Arnon de Mello e Silvestre Péricles foram presos em flagrante, por ordem do presidente da Casa, logo após os tiros disparados pelo pai de Collor de Mello. Arnon e Silvestre tornaram-se os primeiros senadores brasileiros presos no exército do mandato. 

“Silvestre deu uma gargalhada selvagem. Sua fisionomia se decompôs completamente. Olhou-me com olhos vermelhos, injetados de sangue, e disse: ‘Não me mande para o Quartel do Exército, pois de lá saio assim que chegue, e volto para matá-lo’”, contou Moura Andrade em seu livro de memórias. 

Silvestre Péricles saiu, acompanhado dos guardas do Legislativo, rindo e ameaçando: “Assim que voltar, mato Auro, antes de Arnon.” Silvestre ainda foi fotografado, no banco dianteiro de um carro oficial do Senado, com o vidro aberto e o braço direito para fora, gargalhando, pouco antes de seguir para a carceragem do Exército. 

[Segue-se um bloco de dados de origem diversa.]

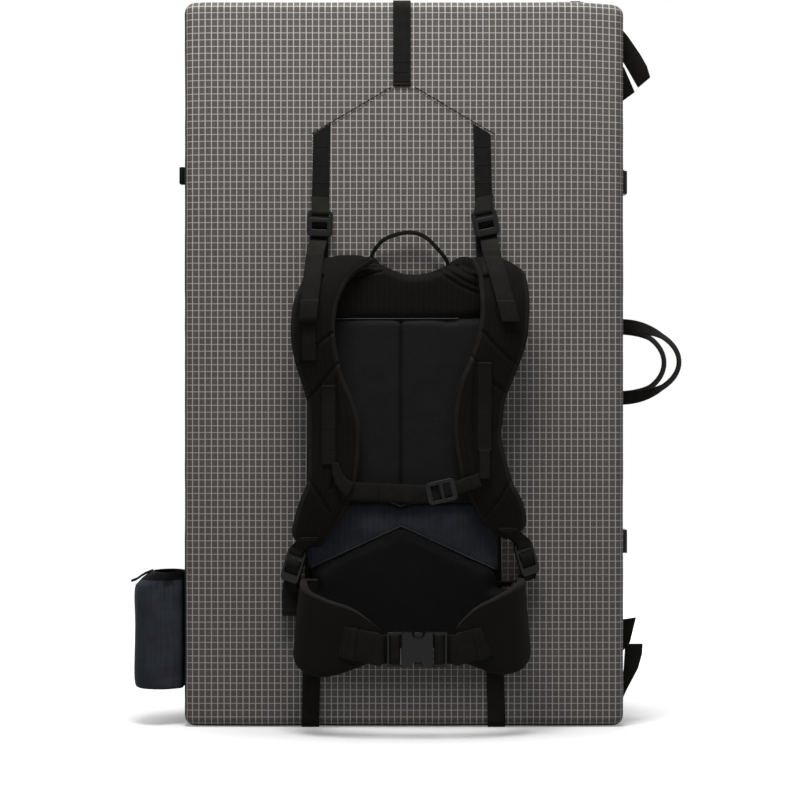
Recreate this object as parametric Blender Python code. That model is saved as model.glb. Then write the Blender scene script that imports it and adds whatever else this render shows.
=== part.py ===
"""A hinged bouldering crash pad, folded shut and standing on its bottom edges.

Metres, +Z up. The carrying side faces -Y. The origin is the middle of the front half's
bottom face. The two halves fold about a fabric hinge on the left edge (-X).
"""

import math

import bmesh
import bpy
from mathutils import Matrix, Vector

for thing in list(bpy.data.objects):
    bpy.data.objects.remove(thing)

# Clearances
seat_gap = 0.0003
cut_overrun = 0.004

# The two halves
pad_width = 0.634
pad_height = 1.045
half_thickness = 0.100
half_gap = 0.0006
cover_wall = 0.002
corner_radius = 0.016
edge_roll = 0.026
edge_depth = 0.022
foam_fit = 0.0005
closed_cell_thickness = 0.025

# Zips in the top sides
zip_length = 0.540
zip_slot_width = 0.008
zip_tape_width = 0.026
zip_tape_thickness = 0.0012
zip_slider_length = 0.016
zip_slider_width = 0.009
zip_slider_height = 0.004

# Fabric hinge
hinge_seam_width = 0.018
hinge_fabric_thickness = 0.0015

# Webbing
webbing_width = 0.0252
webbing_thickness = 0.0018
closure_webbing_width = 0.025
closure_height_low = 0.262
closure_height_high = 0.791
top_webbing_fall = 0.123
narrow_webbing_share = 0.8

# Harness layout on the front face
harness_middle = -0.003
harness_width = 0.270
harness_foot = 0.080
harness_height = 0.600
panel_thickness = 0.0012
back_pad_thickness = 0.022
back_pad_roll = 0.010
yoke_panel_thickness = 0.010
yoke_panel_roll = 0.004
channel_width = 0.006
channel_depth = 0.004

# Shoulder straps
strap_thickness = 0.016
strap_stand_off = 0.024
daisy_width = 0.019

# Ladder-lock buckles
lock_width = 0.037
lock_rail = 0.0045
lock_thickness = 0.004
lock_bar = 0.005
lock_window = 0.010
lock_upper_window = 0.008
lock_grip = 0.0085
lock_play = 0.0005
lock_stand_off = 0.0135
lower_lock_stand_off = 0.022
left_lifter_lean = math.radians(3)
right_lifter_lean = math.radians(-12)
lower_lock_lean = math.radians(10)

# Chest strap
chest_hook_length = 0.043
chest_hook_height = 0.028
chest_hook_thickness = 0.003
chest_hook_bar = 0.004
chest_hook_slot = 0.0045
keeper_width = 0.006
keeper_wall = 0.001

# Grab handle
grab_width = 0.010
grab_thickness = 0.0028
grab_stand_off = 0.012

# Hip belt
wing_thickness = 0.013
waist_webbing_width = 0.0465
belt_reach = 0.125
belt_root_reach = 0.146
buckle_height = 0.0485
buckle_length = 0.083
shell_length = 0.0425
shell_thickness = 0.014
shell_wall = 0.0022
frame_thickness = 0.006
frame_outer_bar = 0.0032
frame_slot = 0.0036
frame_bar = 0.0078
frame_inner_slot = 0.0050
frame_rail = 0.0032
notch_radius = 0.0095
notch_from_shell_end = 0.0225
tongue_height = 0.008
tongue_length = 0.022
prong_length = 0.033
prong_arm_height = 0.0045
prong_boss_height = 0.0065
prong_thickness = 0.007
prong_root_gap = 0.0005
prong_root_offset = 0.0125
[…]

Para permanecerem trancafiados, era necessário que a maioria dos senadores aprovasse a medida, como manda a legislação ainda hoje. Com 44 votos favoráveis e 4 contra, os parlamentares aprovaram a detenção dos dois colegas. O Ministério Público denunciou ambos à Justiça do Distrito Federal. Pediu a condenação de Arnon por homicídio e de Silvestre por tentativa de homicídio. 

Defesa de Silvestre alegou inocência porque ele não atirou

A defesa de Silvestre alegou que ele não havia cometido crime algum porque sequer disparou um tiro. Já os advogados de Arnon recorreram à tese da legítima defesa para livrar o cliente da punição. O promotor do caso pediu para os dois permanecerem presos à espera do julgamento. Nisso, ele foi atendido.

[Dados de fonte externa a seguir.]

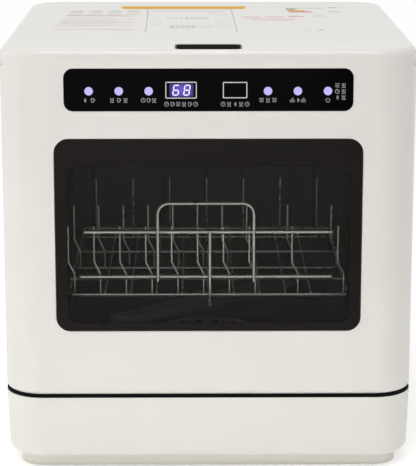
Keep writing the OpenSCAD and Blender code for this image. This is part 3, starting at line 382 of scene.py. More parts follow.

# %% [markdown]
# ## Lit keys and digits
# The keys and digits glow in a cold lilac, with a small-scale noise running between two tints of it.
# The emission strength stays low: at 1 a colour renders about as it is written.


# %% Glow
def glow(name, colour, strength, core=None):
    """A lit plastic; with a core colour the small-scale noise runs between the two."""
    material, tree, shader, place = new_material(name)
    tone = place_group(tree, drift, place, {"Cloud Scale": 240.0, "Speck Scale": 900.0})
    lit = blend_colours(tree, tone.outputs["Mask"], colour, core or colour)
    tree.links.new(lit, shader.inputs["Emission Color"])
    shader.inputs["Emission Strength"].default_value = strength
    shader.inputs["Base Color"].default_value = rgb(60, 58, 70)
    shader.inputs["Roughness"].default_value = 0.3
    return material


key_glow = glow("key_glow", rgb(182, 164, 246), 0.9, rgb(204, 192, 252))
digit_glow = glow("digit_glow", rgb(238, 236, 255), 1.0, rgb(248, 247, 255))
print_pale = finish("print_pale", rgb(178, 178, 180), rgb(164, 164, 168), (0.5, 0.6), 900.0, 0.000004)
frame_print = finish("frame_print", rgb(232, 232, 232), rgb(218, 218, 218), (0.5, 0.6), 900.0, 0.000004)


def haze(name, colour, centre, half):
    """Light that spills round the digits: full at the centre, gone at the plate's edge."""
    material, tree, shader, place = new_material(name)
    centred = tree.nodes.new("ShaderNodeMapping")
    centred.vector_type = "TEXTURE"
    centred.inputs["Location"].default_value = centre
    centred.inputs["Scale"].default_value = half
    tree.links.new(place, centred.inputs["Vector"])
    parts = tree.nodes.new("ShaderNodeSeparateXYZ")
    tree.links.new(centred.outputs["Vector"], parts.inputs[0])
    shares = []
    for axis in ("X", "Z"):
        away = math_node(tree, "ABSOLUTE", parts.outputs[axis])
        shares.append(math_node(tree, "SUBTRACT", 1.0, math_node(tree, "POWER", away, 3.5), clamp=True))
    share = math_node(tree, "MULTIPLY", shares[0], shares[1], clamp=True)
    tree.links.new(blend_colours(tree, share, rgb(6, 6, 8), colour), shader.inputs["Emission Color"])
    shader.inputs["Emission Strength"].default_value = 0.9
    shader.inputs["Base Color"].default_value = rgb(6, 6, 8)
    shader.inputs["Specular IOR Level"].default_value = 0.08
    tree.links.new(between(tree, share, 0.1, 0.2), shader.inputs["Roughness"])
    return material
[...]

Silvestre Péricles foi enviado para o quartel da Aeronáutica em Brasília, onde ficou pouco mais de um mês. Em janeiro de 1964, seguiu para o Hospital do Exército no Rio de Janeiro, onde passou por cirurgia de hérnia. Antes de dar entrada na unidade de saúde, sem algema, de paletó e sorrindo, deu entrevista e falou da certeza de uma absolvição.

O senador ainda fez uma ressalva. Disse que se tivesse atirado de volta em Arnon o ato seria considerado legítima defesa. Afirmou que só não agiu assim porque soube controlar seu impulso e era um altruísta. “E olha que atiro bem e bala não tem juízo!”, ressaltou, bem humorado. 

Em 16 de abril do mesmo ano, Silvestre foi inocentado pelo juiz da 1ª Vara Criminal de Brasília, Djalmani Calafange Castelo Branco, que também era o presidente do Tribunal do Júri da capital. O magistrado concluiu que não havia qualquer prova de tentativa de homicídio por parte de Silvestre, e que o senador apenas reagiu instintivamente para se defender ao sacar um revólver. 

“A questão considerada na sua fria objetividade leva, prontamente, à conclusão de que todo o procedimento do acusado, após ver-se alvejado pelo seu agressor, foi determinado pelo natural instinto de defesa de quem se vê atacado. Recebendo os tiros que lhe foram desfechados a curta distância, o acusado não revidou a agressão, pondo-se, de pronto, em situação de proteção e de defesa, lançando mão da arma que trazia e mantendo justificável e necessária atitude de expectativa, diante da possibilidade próxima da continuação da agressão, através de novos disparos da arma do agressor. Sob o ponto de vista objetivo, não se pode ver na reação do acusado simples atitude de ataque, quando é certo que essa reação foi quase, paralela — imediatamente e a seguir à agressão a tiros que sofreu”, escreveu Castelo Branco.

Inocentado, Silvestre voltou ao Senado em 7 de junho, após uma licença médica. Ficaria no cargo até o fim do mandato, em 1967. 

Devido ao valor histórico, o processo número 967, de 1963, que tem 776 páginas e trata do crime no Senado, foi destinado à “guarda permanente” do Tribunal de Justiça do Distrito Federal. Ele serviu para consulta da equipe de O TEMPO em Brasília.